A single configuration baselines library — per platform class, documented, maintained current, with quarterly assessment evidence — satisfies hardening requirements across PCI DSS, RBI CSF, ISO 27001, SOC 2, CIS Controls. The auditor's test reduces to: inspect the baselines, sample 3 systems against baseline, inspect quarterly assessment results, verify exception documentation. One library + one assessment process answers every framework's hardening question.

Strictness matrix

Scope
Hardening baselines per platform class: each operating system, database, application server, and network-device platform. RBI CSF PR.9 specifies four platform classes explicitly. Practical scope expansion: cloud services (per PCI DSS 2.2.1 "all system components in scope") + containers + orchestration platforms.

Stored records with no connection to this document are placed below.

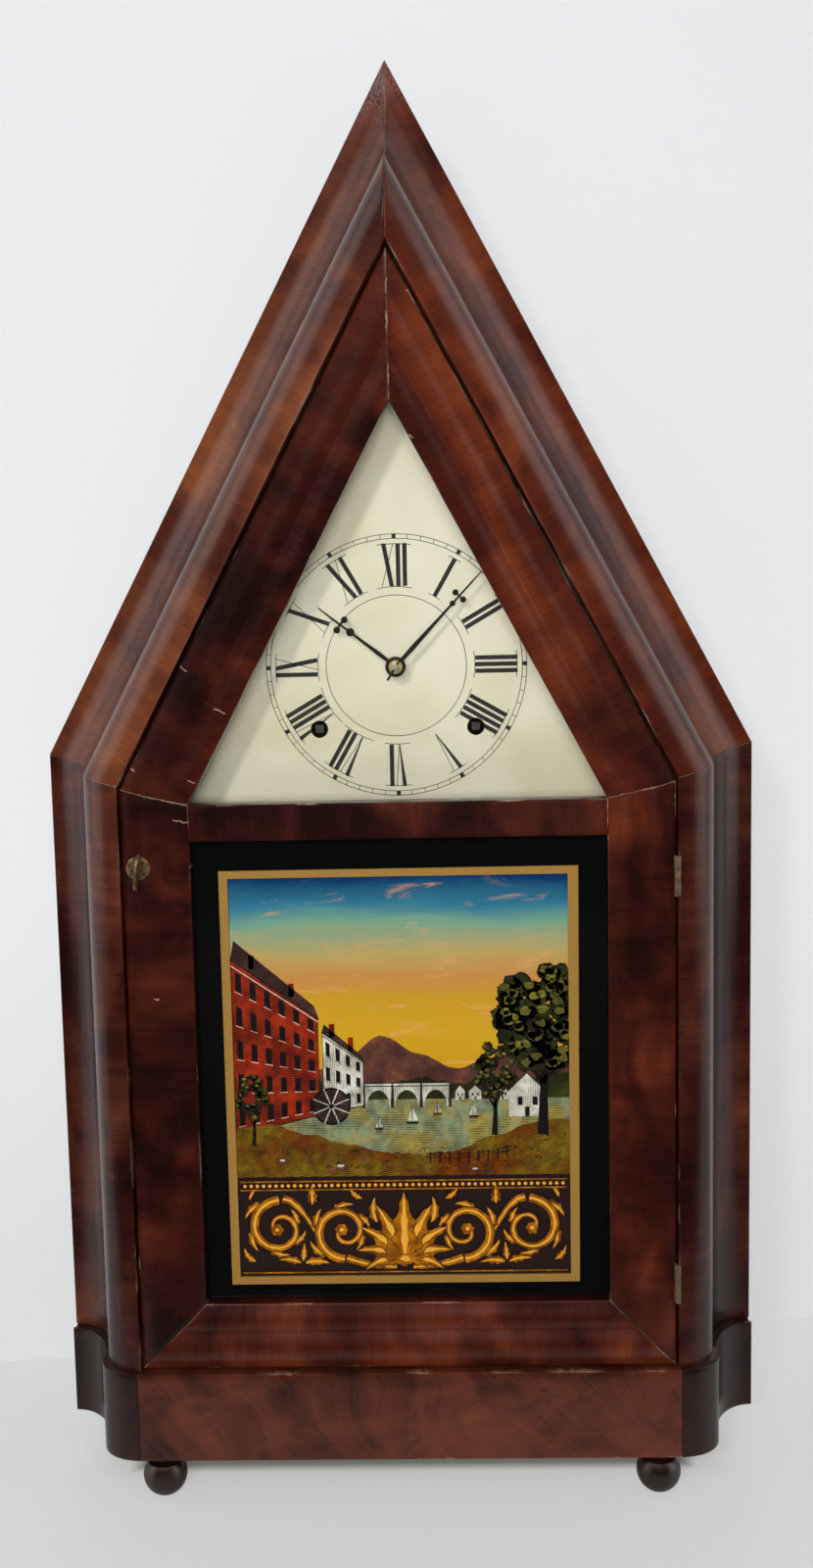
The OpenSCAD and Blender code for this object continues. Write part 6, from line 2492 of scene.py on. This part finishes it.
    def cottage(self, x: float, z: float, width: float, height: float, paint: Paint) -> None:
        """Lays a small house with its gable to the viewer.

        Args:
            x: Its left side, across.
            z: Its foot, up.
            width: Its width.
            height: Height of its walls.
            paint: Its colour.
        """
        self.over()
        self.lay(
            [
                (x, z), (x + width, z), (x + width, z + height), (x + width / 2, z + height * 1.6),
                (x, z + height)
            ], paint
        )
        self.over()
        roof = [
            (x - 0.8, z + height - 0.5), (x + width / 2, z + height * 1.64),
            (x + width + 0.8, z + height - 0.5)
        ]
        self.stroke(roof, 0.5, Paint.ROOF)
        for share in (0.24, 0.66):
            self.box(
                x + width * share, z + height * 0.42, x + width * (share + 0.14), z + height * 0.74,
                Paint.INK
            )
        self.box(x + width * 0.44, z, x + width * 0.57, z + height * 0.36, Paint.INK)

    def bridge(self, x0: float, x1: float, foot: float, height: float, arches: int) -> None:
        """Lays an arched stone bridge with its courses and parapet.

        Args:
            x0: Its left end, across.
            x1: Its right end, across.
            foot: Height of the water.
            height: Its height over the water.
            arches: Number of its arches.
        """
        self.over()
        pitch = (x1 - x0) / arches
        shape = [(x0, foot)]
        for k in range(arches):
            start, radius = x0 + k * pitch + 1.4, pitch / 2 - 1.4
            for i in range(13):
                turn = math.pi * i / 12
                shape.append(
                    (start + radius * (1 - math.cos(turn)), foot + (height - 3.4) * math.sin(turn))
                )
        self.lay(shape + [(x1, foot), (x1, foot + height), (x0, foot + height)], Paint.PALE)
        self.over()
        for up in (height, height - 1.5):
            self.stroke([(x0 - 1, foot + up), (x1 + 1, foot + up)], 0.25, Paint.INK)
        for k in range(arches + 1):
            self.stroke(
                [(x0 + k * pitch, foot - 0.5), (x0 + k * pitch, foot + height)], lambda t: 0.9 - 0.5 * t,
                Paint.ROOF
            )

    def boat(self, x: float, z: float, size: float) -> None:
        """Lays a small sailing boat and its mirror image in the water.

        Args:
            x: Its middle, across.
            z: Its water line, up.
            size: Half its length.
        """
        self.over()
        self.lay(
            [
                (x - size, z), (x + size, z), (x + size * 0.7, z - size * 0.34),
                (x - size * 0.7, z - size * 0.34)
            ], Paint.INK
        )
        self.lay([(x + 0.1, z + 0.4), (x + size * 0.8, z + 0.6), (x + 0.1, z + size * 2.2)], Paint.PALE)
        self.lay([(x - 0.4, z + 0.4), (x - 0.4, z + size * 1.9), (x - size * 0.75, z + 0.6)], Paint.PALE)
        self.over()
        self.stroke([(x - 0.1, z), (x - 0.1, z + size * 2.5)], 0.14, Paint.INK)
        for k in range(3):
            self.stroke(
                [(x - size * 0.7, z - size * 0.5 - k), (x + size * 0.6, z - size * 0.5 - k)],
                0.12, Paint.INK
            )

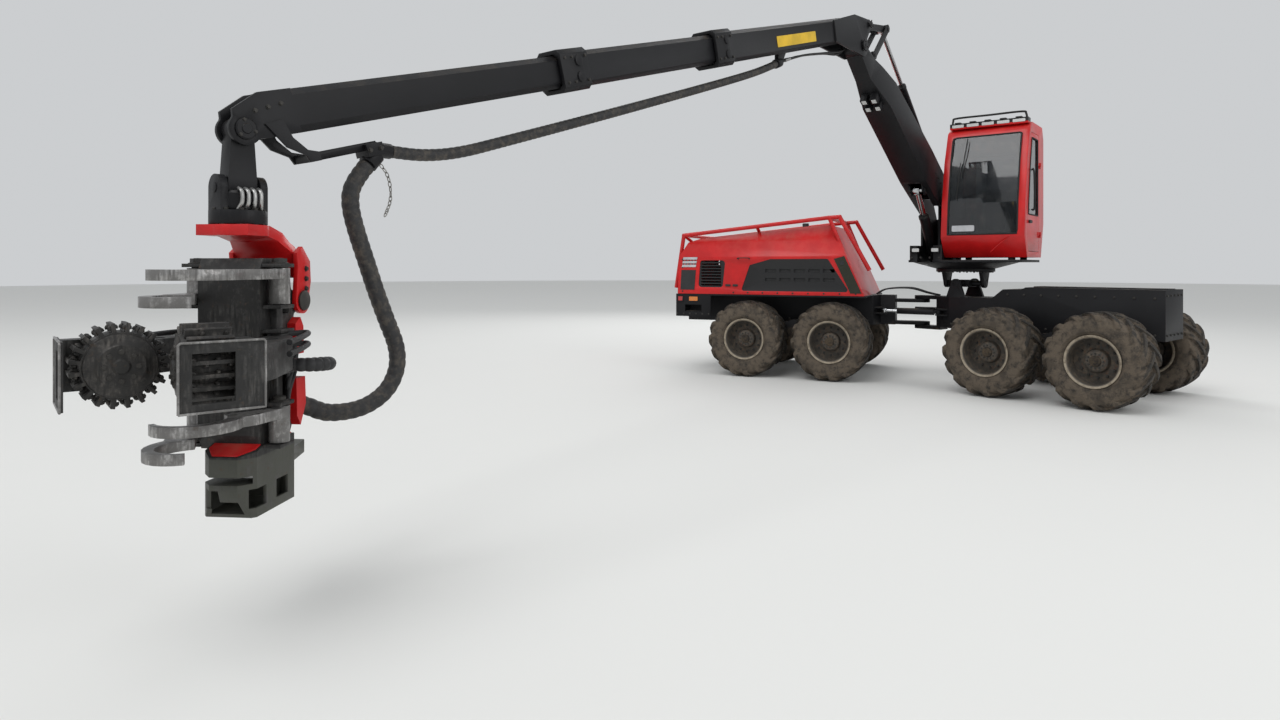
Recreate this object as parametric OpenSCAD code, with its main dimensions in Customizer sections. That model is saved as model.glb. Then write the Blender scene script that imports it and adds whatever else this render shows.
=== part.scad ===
// Forestry harvester: eight wheels, centre-hinged frame, levelled turntable with cab and crane.
// Millimetres. Origin on the ground below the slewing axis, +X forward on the front frame, +Y left.

/* [Wheels] */
// Outer diameter of a tyre over its lugs
tyre_d = 1345; // [1200:5:1450]
// Width of a tyre
tyre_w = 710; // [600:10:780]
// Height of a lug above the carcass
lug_h = 45; // [25:1:60]
// Thickness of a lug along the tread
lug_t = 62; // [40:1:80]
// Number of lug pairs round a tyre
lug_pairs = 15; // [12:1:18]
// Wall thickness of a tyre
tyre_wall = 34; // [20:1:50]
// Diameter over the lip of a rim
rim_d = 730; // [680:5:780]
// Width over the two lips of a rim
rim_w = 620; // [560:5:680]
// Thickness of a rim's barrel
rim_wall = 14; // [8:1:24]
// Distance of a rim's disc outward from the middle of the tyre
disc_out = 70; // [0:5:140]
// Diameter of a wheel hub
hub_d = 300; // [240:5:360]
// Overall width over the tyres
wheels_w = 2960; // [2800:10:3200]

/* [Axles] */
// Distance between the two wheels of a bogie
bogie_base = 1500; // [1440:10:1600]
// Diameter of a wheel spindle
spindle_d = 190; // [140:2:230]
// Thickness of a bogie case
case_t = 180; // [120:5:210]
// Gap between a bogie case and the tyre
case_gap = 50; // [20:5:80]
// Diameter of an axle beam
beam_d = 250; // [180:5:300]
// Height of an axle beam above the wheel centres
beam_up = 95; // [60:5:140]

/* [Frames] */
// Distance of the steering hinge behind the slewing axis
hinge_back = 800; // [700:10:900]
// Distance of the front axle ahead of the slewing axis
front_axle_x = 1750; // [1700:10:1900]
// Distance of the rear axle behind the steering hinge
rear_axle_back = 2150; // [2100:10:2300]
// Angle of the rear frame as it stands
steer_rest = 25; // [0:1:35]
// Width of the main frame beams
frame_w = 800; // [700:10:860]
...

Ceiling source: rbi_csf:RBI.PR.9 Rationale: RBI CSF PR.9 enumerates platform classes explicitly. PCI DSS 2.2.1 specifies "all system components in scope" — broader formulation. The combined scope (per platform class + all in-scope components) is the audit-defensible baseline.
Threshold
Threshold for baseline application: ALL system components in scope. No system class is exempt without documented exception. Configuration standards shall address KNOWN SECURITY VULNERABILITIES — the threshold is not a generic baseline but a vulnerability-informed baseline. Ceiling source: pci_dss:PCI.2.2.1 Rationale: PCI DSS 2.2.1 sets the strictest threshold: ALL in-scope components, with vulnerability-informed baselines. The "known security vulnerabilities" qualifier is the audit-defensible test.
Method
Method: (1) configuration standards developed, maintained, and applied to all system components; (2) standards reference industry best practices (CIS Benchmarks, NIST SP 800-53, vendor guidance) consistent with the organisation's threat model; (3) standards address known security vulnerabilities; (4) baseline applied on system provisioning + verified at periodic intervals + re-verified after any material change. Ceiling source: pci_dss:PCI.2.2.1 Rationale: PCI DSS 2.2.1 specifies the most prescriptive method — standards must be developed, maintained, applied, AND vulnerability-informed. RBI PR.9 quarterly assessment cadence layers on top.
Frequency
Assessment cadence: AT LEAST QUARTERLY per RBI CSF PR.9. Re-verification after any material change. Baseline refresh on a defined cycle (annual minimum) and on new industry advisory (CIS Benchmark update, vendor advisory, CERT-In KEV affecting the platform class). Ceiling source: rbi_csf:RBI.PR.9 Rationale: RBI CSF PR.9 quarterly cadence is the strictest periodic assessment. Other frameworks require "periodic" without specifying cadence; the quarterly minimum is the audit-defensible reference.
Evidence
Required evidence: (1) baseline document per platform class (OS baseline, DB baseline, app server baseline, network-device baseline, cloud baseline); (2) reference to the industry standard underlying each baseline (CIS Benchmark version, NIST baseline reference); (3) quarterly configuration assessment reports per platform class; (4) deviation register with remediation tracking; (5) documented exceptions with risk acceptance; (6) baseline refresh history showing updates in response to new advisories. Ceiling source: rbi_csf:RBI.PR.9 Rationale: RBI CSF PR.9 evidence list combines baseline library + assessment cadence + deviation tracking. PCI DSS 2.2.1 evidence is similar; the combined specification is the audit-defensible evidence pack.

Auditor test pattern

Step 1: Inspect the baseline library; verify coverage of all platform classes operated by the organisation. Step 2: Sample 1 baseline (e.g., Linux server) and verify it references a current industry standard (CIS Benchmark v9+ typically). Step 3: Inspect the most recent quarterly assessment results; verify coverage matches the platform inventory. Step 4: Sample 3 systems from the assessment results and verify the actual configuration against the baseline (live spot-check). Step 5: Inspect the deviation register; verify deviations are either remediated or documented as risk-accepted exceptions with current sign-off. Step 6: Verify baseline refresh discipline — when was the OS baseline last updated against the current CIS Benchmark version?

Common findings

Common 2024–26 findings: (1) Baselines exist for OS but not for application servers, network devices, or cloud services; (2) Baselines reference an old CIS Benchmark version and have not been refreshed; (3) Quarterly assessments are scan-only without manual verification of high-risk settings; (4) Deviations remain "to be remediated" indefinitely with no exception documentation; (5) Cloud-service configurations (S3 buckets, IAM policies, security groups) not in the hardening programme — assumed to be vendor responsibility; (6) Container / Kubernetes hardening absent — modern platforms not covered; (7) New systems provisioned without baseline applied; baseline retrofitted later in non-production cycle.